_What you are asked to do_
Output the records exactly. Include every line.

_Data supplied_
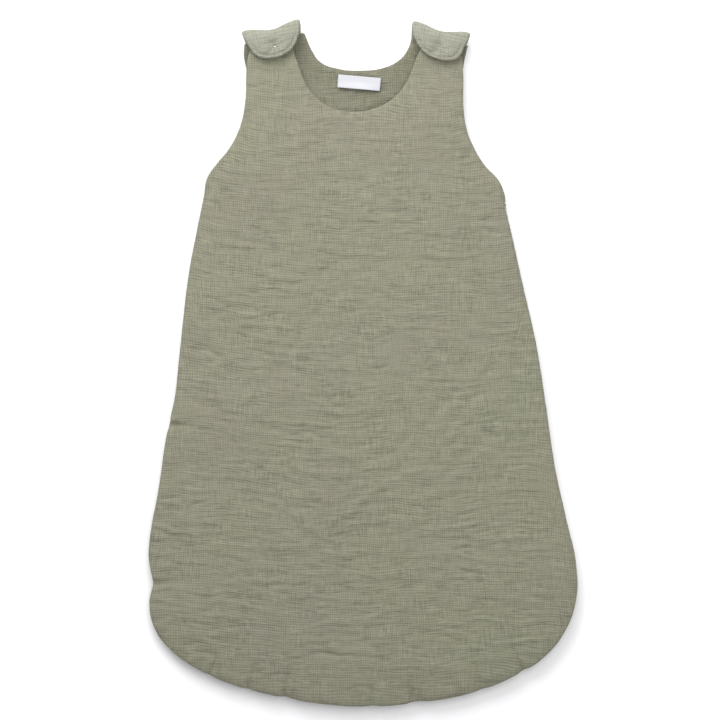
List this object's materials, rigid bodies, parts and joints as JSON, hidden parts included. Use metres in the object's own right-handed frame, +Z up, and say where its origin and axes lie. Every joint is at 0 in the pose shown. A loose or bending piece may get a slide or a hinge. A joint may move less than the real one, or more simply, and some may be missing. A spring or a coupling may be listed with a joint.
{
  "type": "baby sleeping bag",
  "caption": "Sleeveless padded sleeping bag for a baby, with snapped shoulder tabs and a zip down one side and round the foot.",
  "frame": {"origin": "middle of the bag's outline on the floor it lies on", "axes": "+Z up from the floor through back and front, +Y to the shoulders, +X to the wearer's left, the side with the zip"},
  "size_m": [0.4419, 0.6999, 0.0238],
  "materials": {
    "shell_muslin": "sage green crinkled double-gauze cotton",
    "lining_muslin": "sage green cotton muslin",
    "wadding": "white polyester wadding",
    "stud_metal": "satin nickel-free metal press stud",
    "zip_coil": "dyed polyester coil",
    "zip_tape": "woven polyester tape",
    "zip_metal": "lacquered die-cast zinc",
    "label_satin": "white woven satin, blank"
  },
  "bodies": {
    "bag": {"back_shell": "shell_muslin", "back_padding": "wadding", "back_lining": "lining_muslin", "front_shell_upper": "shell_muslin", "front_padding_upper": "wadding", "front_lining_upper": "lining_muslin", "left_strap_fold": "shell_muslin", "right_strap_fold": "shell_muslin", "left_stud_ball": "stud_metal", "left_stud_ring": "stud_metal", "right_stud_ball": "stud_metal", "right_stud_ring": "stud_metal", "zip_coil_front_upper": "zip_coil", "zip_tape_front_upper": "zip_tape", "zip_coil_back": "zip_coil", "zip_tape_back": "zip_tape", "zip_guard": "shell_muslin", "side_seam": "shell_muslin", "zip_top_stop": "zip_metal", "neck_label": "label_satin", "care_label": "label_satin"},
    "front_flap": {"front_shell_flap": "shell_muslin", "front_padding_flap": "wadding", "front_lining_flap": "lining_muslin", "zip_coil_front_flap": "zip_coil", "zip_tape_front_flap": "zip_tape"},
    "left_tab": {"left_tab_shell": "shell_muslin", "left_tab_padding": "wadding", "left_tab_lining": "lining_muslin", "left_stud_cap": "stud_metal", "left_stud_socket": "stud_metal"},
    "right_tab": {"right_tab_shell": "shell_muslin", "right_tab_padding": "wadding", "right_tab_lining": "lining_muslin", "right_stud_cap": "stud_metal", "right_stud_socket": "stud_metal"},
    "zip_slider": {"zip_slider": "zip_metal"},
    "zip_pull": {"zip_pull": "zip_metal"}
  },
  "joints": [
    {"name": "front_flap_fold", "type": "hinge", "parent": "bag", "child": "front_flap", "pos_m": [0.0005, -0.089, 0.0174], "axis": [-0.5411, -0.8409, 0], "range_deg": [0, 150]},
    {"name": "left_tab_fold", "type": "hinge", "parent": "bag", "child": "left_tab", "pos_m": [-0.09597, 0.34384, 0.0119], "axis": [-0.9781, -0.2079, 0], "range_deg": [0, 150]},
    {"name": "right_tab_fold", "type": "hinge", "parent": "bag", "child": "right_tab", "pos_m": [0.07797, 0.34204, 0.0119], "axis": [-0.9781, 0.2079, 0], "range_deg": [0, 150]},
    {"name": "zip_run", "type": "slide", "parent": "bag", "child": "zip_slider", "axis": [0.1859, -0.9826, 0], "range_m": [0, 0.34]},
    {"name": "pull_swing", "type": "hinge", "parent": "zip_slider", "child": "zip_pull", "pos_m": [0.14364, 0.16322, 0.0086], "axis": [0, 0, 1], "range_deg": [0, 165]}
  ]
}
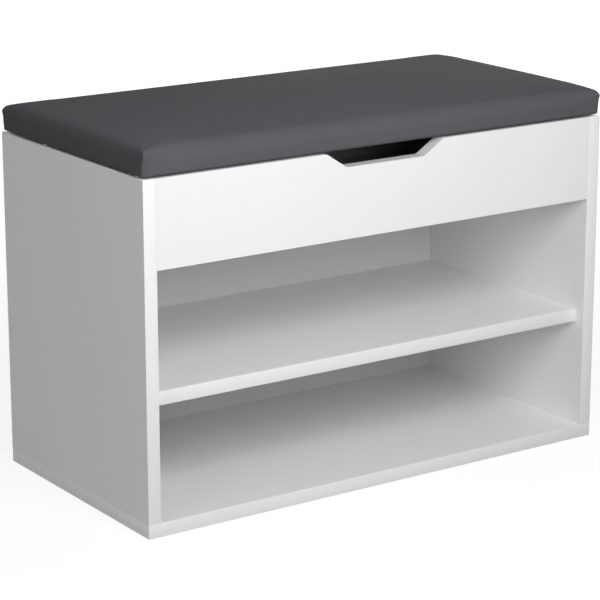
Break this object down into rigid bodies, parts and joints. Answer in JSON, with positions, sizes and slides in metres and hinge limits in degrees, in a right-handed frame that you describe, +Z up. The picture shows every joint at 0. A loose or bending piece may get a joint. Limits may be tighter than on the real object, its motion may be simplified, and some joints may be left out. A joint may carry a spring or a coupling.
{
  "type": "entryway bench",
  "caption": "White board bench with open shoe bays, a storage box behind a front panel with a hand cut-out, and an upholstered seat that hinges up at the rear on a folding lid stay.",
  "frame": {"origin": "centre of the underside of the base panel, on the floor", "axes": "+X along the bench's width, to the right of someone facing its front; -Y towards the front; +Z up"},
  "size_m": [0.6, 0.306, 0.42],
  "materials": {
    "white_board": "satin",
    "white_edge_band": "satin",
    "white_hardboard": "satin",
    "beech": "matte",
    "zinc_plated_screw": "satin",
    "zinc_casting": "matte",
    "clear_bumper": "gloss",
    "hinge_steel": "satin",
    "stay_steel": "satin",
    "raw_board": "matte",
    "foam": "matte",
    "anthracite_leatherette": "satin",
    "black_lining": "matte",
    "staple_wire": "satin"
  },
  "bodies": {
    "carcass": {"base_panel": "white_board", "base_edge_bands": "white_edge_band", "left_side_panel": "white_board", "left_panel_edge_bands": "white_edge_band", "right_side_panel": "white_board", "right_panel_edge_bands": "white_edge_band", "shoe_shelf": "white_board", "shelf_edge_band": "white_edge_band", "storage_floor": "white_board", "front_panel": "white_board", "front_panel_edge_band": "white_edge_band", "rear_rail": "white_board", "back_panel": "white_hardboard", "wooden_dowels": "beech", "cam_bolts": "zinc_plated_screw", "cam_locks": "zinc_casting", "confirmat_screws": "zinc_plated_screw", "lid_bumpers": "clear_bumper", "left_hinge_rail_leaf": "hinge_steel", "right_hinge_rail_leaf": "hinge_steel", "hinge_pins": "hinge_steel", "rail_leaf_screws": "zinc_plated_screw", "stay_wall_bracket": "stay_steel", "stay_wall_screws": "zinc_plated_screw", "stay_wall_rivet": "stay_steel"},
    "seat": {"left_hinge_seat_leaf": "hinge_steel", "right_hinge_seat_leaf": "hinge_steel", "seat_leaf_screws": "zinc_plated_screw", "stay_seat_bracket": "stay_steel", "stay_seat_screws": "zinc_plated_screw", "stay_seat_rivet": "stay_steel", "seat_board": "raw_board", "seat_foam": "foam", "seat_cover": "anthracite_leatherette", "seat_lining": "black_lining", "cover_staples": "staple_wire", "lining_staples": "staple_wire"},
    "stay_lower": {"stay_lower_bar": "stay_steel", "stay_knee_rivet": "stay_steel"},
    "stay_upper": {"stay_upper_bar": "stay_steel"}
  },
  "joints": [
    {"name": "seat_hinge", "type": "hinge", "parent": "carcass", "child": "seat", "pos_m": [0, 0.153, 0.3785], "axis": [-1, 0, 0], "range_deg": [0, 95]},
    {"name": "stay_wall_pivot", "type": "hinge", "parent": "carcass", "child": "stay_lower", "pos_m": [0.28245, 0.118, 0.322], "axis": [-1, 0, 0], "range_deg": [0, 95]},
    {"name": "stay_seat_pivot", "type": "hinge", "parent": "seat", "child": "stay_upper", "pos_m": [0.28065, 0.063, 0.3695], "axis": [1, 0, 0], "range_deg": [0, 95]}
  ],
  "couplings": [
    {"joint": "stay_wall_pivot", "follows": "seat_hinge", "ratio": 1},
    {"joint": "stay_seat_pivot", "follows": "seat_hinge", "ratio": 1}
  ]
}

_Finished answer_
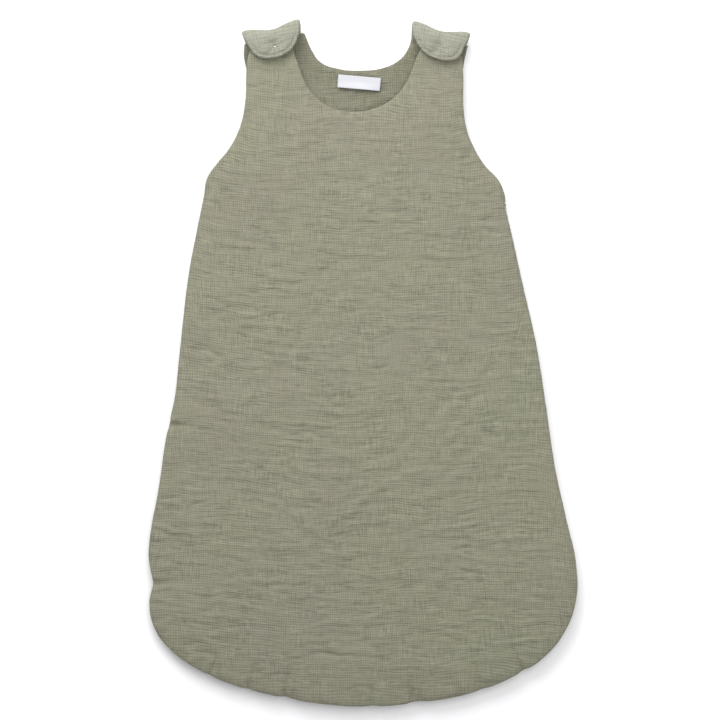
List this object's materials, rigid bodies, parts and joints as JSON, hidden parts included. Use metres in the object's own right-handed frame, +Z up, and say where its origin and axes lie. Every joint is at 0 in the pose shown. A loose or bending piece may get a slide or a hinge. A joint may move less than the real one, or more simply, and some may be missing. A spring or a coupling may be listed with a joint.
{
  "type": "baby sleeping bag",
  "caption": "Sleeveless padded sleeping bag for a baby, with snapped shoulder tabs and a zip down one side and round the foot.",
  "frame": {"origin": "middle of the bag's outline on the floor it lies on", "axes": "+Z up from the floor through back and front, +Y to the shoulders, +X to the wearer's left, the side with the zip"},
  "size_m": [0.4419, 0.6999, 0.0238],
  "materials": {
    "shell_muslin": "sage green crinkled double-gauze cotton",
    "lining_muslin": "sage green cotton muslin",
    "wadding": "white polyester wadding",
    "stud_metal": "satin nickel-free metal press stud",
    "zip_coil": "dyed polyester coil",
    "zip_tape": "woven polyester tape",
    "zip_metal": "lacquered die-cast zinc",
    "label_satin": "white woven satin, blank"
  },
  "bodies": {
    "bag": {"back_shell": "shell_muslin", "back_padding": "wadding", "back_lining": "lining_muslin", "front_shell_upper": "shell_muslin", "front_padding_upper": "wadding", "front_lining_upper": "lining_muslin", "left_strap_fold": "shell_muslin", "right_strap_fold": "shell_muslin", "left_stud_ball": "stud_metal", "left_stud_ring": "stud_metal", "right_stud_ball": "stud_metal", "right_stud_ring": "stud_metal", "zip_coil_front_upper": "zip_coil", "zip_tape_front_upper": "zip_tape", "zip_coil_back": "zip_coil", "zip_tape_back": "zip_tape", "zip_guard": "shell_muslin", "side_seam": "shell_muslin", "zip_top_stop": "zip_metal", "neck_label": "label_satin", "care_label": "label_satin"},
    "front_flap": {"front_shell_flap": "shell_muslin", "front_padding_flap": "wadding", "front_lining_flap": "lining_muslin", "zip_coil_front_flap": "zip_coil", "zip_tape_front_flap": "zip_tape"},
    "left_tab": {"left_tab_shell": "shell_muslin", "left_tab_padding": "wadding", "left_tab_lining": "lining_muslin", "left_stud_cap": "stud_metal", "left_stud_socket": "stud_metal"},
    "right_tab": {"right_tab_shell": "shell_muslin", "right_tab_padding": "wadding", "right_tab_lining": "lining_muslin", "right_stud_cap": "stud_metal", "right_stud_socket": "stud_metal"},
    "zip_slider": {"zip_slider": "zip_metal"},
    "zip_pull": {"zip_pull": "zip_metal"}
  },
  "joints": [
    {"name": "front_flap_fold", "type": "hinge", "parent": "bag", "child": "front_flap", "pos_m": [0.0005, -0.089, 0.0174], "axis": [-0.5411, -0.8409, 0], "range_deg": [0, 150]},
    {"name": "left_tab_fold", "type": "hinge", "parent": "bag", "child": "left_tab", "pos_m": [-0.09597, 0.34384, 0.0119], "axis": [-0.9781, -0.2079, 0], "range_deg": [0, 150]},
    {"name": "right_tab_fold", "type": "hinge", "parent": "bag", "child": "right_tab", "pos_m": [0.07797, 0.34204, 0.0119], "axis": [-0.9781, 0.2079, 0], "range_deg": [0, 150]},
    {"name": "zip_run", "type": "slide", "parent": "bag", "child": "zip_slider", "axis": [0.1859, -0.9826, 0], "range_m": [0, 0.34]},
    {"name": "pull_swing", "type": "hinge", "parent": "zip_slider", "child": "zip_pull", "pos_m": [0.14364, 0.16322, 0.0086], "axis": [0, 0, 1], "range_deg": [0, 165]}
  ]
}
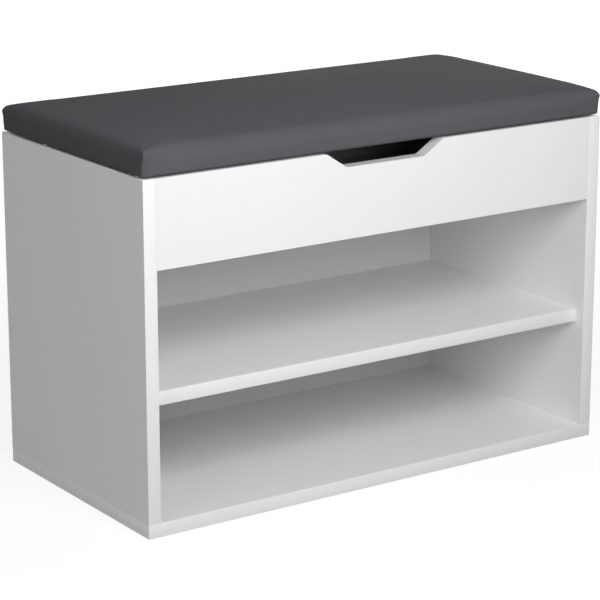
Break this object down into rigid bodies, parts and joints. Answer in JSON, with positions, sizes and slides in metres and hinge limits in degrees, in a right-handed frame that you describe, +Z up. The picture shows every joint at 0. A loose or bending piece may get a joint. Limits may be tighter than on the real object, its motion may be simplified, and some joints may be left out. A joint may carry a spring or a coupling.
{
  "type": "entryway bench",
  "caption": "White board bench with open shoe bays, a storage box behind a front panel with a hand cut-out, and an upholstered seat that hinges up at the rear on a folding lid stay.",
  "frame": {"origin": "centre of the underside of the base panel, on the floor", "axes": "+X along the bench's width, to the right of someone facing its front; -Y towards the front; +Z up"},
  "size_m": [0.6, 0.306, 0.42],
  "materials": {
    "white_board": "satin",
    "white_edge_band": "satin",
    "white_hardboard": "satin",
    "beech": "matte",
    "zinc_plated_screw": "satin",
    "zinc_casting": "matte",
    "clear_bumper": "gloss",
    "hinge_steel": "satin",
    "stay_steel": "satin",
    "raw_board": "matte",
    "foam": "matte",
    "anthracite_leatherette": "satin",
    "black_lining": "matte",
    "staple_wire": "satin"
  },
  "bodies": {
    "carcass": {"base_panel": "white_board", "base_edge_bands": "white_edge_band", "left_side_panel": "white_board", "left_panel_edge_bands": "white_edge_band", "right_side_panel": "white_board", "right_panel_edge_bands": "white_edge_band", "shoe_shelf": "white_board", "shelf_edge_band": "white_edge_band", "storage_floor": "white_board", "front_panel": "white_board", "front_panel_edge_band": "white_edge_band", "rear_rail": "white_board", "back_panel": "white_hardboard", "wooden_dowels": "beech", "cam_bolts": "zinc_plated_screw", "cam_locks": "zinc_casting", "confirmat_screws": "zinc_plated_screw", "lid_bumpers": "clear_bumper", "left_hinge_rail_leaf": "hinge_steel", "right_hinge_rail_leaf": "hinge_steel", "hinge_pins": "hinge_steel", "rail_leaf_screws": "zinc_plated_screw", "stay_wall_bracket": "stay_steel", "stay_wall_screws": "zinc_plated_screw", "stay_wall_rivet": "stay_steel"},
    "seat": {"left_hinge_seat_leaf": "hinge_steel", "right_hinge_seat_leaf": "hinge_steel", "seat_leaf_screws": "zinc_plated_screw", "stay_seat_bracket": "stay_steel", "stay_seat_screws": "zinc_plated_screw", "stay_seat_rivet": "stay_steel", "seat_board": "raw_board", "seat_foam": "foam", "seat_cover": "anthracite_leatherette", "seat_lining": "black_lining", "cover_staples": "staple_wire", "lining_staples": "staple_wire"},
    "stay_lower": {"stay_lower_bar": "stay_steel", "stay_knee_rivet": "stay_steel"},
    "stay_upper": {"stay_upper_bar": "stay_steel"}
  },
  "joints": [
    {"name": "seat_hinge", "type": "hinge", "parent": "carcass", "child": "seat", "pos_m": [0, 0.153, 0.3785], "axis": [-1, 0, 0], "range_deg": [0, 95]},
    {"name": "stay_wall_pivot", "type": "hinge", "parent": "carcass", "child": "stay_lower", "pos_m": [0.28245, 0.118, 0.322], "axis": [-1, 0, 0], "range_deg": [0, 95]},
    {"name": "stay_seat_pivot", "type": "hinge", "parent": "seat", "child": "stay_upper", "pos_m": [0.28065, 0.063, 0.3695], "axis": [1, 0, 0], "range_deg": [0, 95]}
  ],
  "couplings": [
    {"joint": "stay_wall_pivot", "follows": "seat_hinge", "ratio": 1},
    {"joint": "stay_seat_pivot", "follows": "seat_hinge", "ratio": 1}
  ]
}